Present every line in which the string "manifold" appears.
++++ RAW DATA
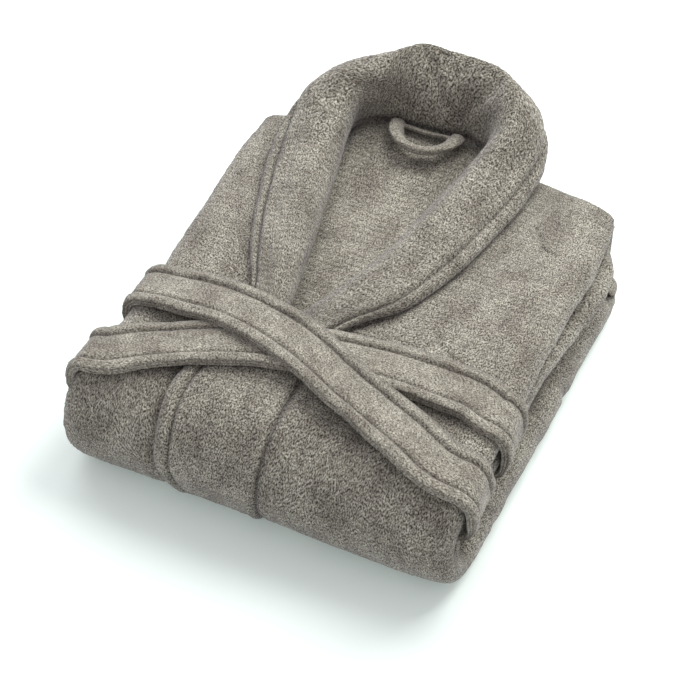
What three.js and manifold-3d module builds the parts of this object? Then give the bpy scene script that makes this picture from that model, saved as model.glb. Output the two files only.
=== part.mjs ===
// A shawl-collar bathrobe folded into a bundle: collar at the back, waist fold at the front.
// Millimetres. x runs to the wearer's left along the waist fold, y from the waist fold back to
// the collar, z up from the surface that the bundle lies on. The outer group is centred last.

import * as THREE from "three";
import { mergeVertices } from "three/addons/utils/BufferGeometryUtils.js";
import Module from "manifold-3d";

const wasm = await Module();
wasm.setup();

// Driving dimensions
const chestWidth = 394; // side fold to side fold
const skirtWidth = 408; // the skirt is folded a little wider than the chest
const skirtShift = 5; // and lies a little to the right
const waistReach = 207; // waist fold, forward of the bundle's middle
const shoulderReach = 230; // shoulder corners, behind the middle
const neckReach = 250; // where the shoulders meet the collar
const skirtReach = 222; // the skirt's fold at the back
const cornerRadius = 32;
const waistDepthUpper = 65; // how far the waist fold's upper curve runs in
const waistDepthLower = 45;
const centreLine = -45; // the front opening, left of the middle
const bandWidth = 96; // front band, from its free edge to its seam
const gap = 0.3; // between layers that touch

const bandLayer = 11.7; // the folded front band
const panelLayer = 18; // a front panel with its facing
const panelInset = 4; // front panels lie this far inside the band's face
const backLayer = 15.7; // back panel
const wingLayer = 11.7; // a side folded in under the back
const skirtLayer = 13;
const skirtBackLayer = 9.7;
const skirtWingLayer = 9.7;
const hemLayer = 10.7;
const sleeveLayer = 18.5;
const sleeveRoom = 3.2; // between the folded sleeves and the hem third
const waistRise = 10; // the waist fold's outermost line, above the hem third
const sideWall = 12; // cloth turned round a side fold
const foldRadius = 14; // rounding of the chest's side folds
const underFoldRadius = 12;

// The bundle is as tall as its layers.
const panelInner = panelInset + panelLayer;
const backOuter = panelInner + gap;
const backInner = backOuter + backLayer;
const wingOuter = backInner + gap;
const wingInner = wingOuter + wingLayer;
const skirtBackOuter = skirtLayer + gap;
const skirtBackInner = skirtBackOuter + skirtBackLayer;
const skirtWingOuter = skirtBackInner + gap;
const skirtWingInner = skirtWingOuter + skirtWingLayer;
const hemBottom = skirtWingInner + gap;
const hemTop = hemBottom + hemLayer;
const sleeveBottom = hemTop + sleeveRoom;
const sleeveTop = sleeveBottom + sleeveLayer;
const stackHeight = sleeveTop + gap + wingInner; // chest above the table
const hingeHeight = hemTop + waistRise;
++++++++
• _RESPONSE TO THE TASK_:
What three.js and manifold-3d module builds the parts of this object? Then give the bpy scene script that makes this picture from that model, saved as model.glb. Output the two files only.
import Module from "manifold-3d";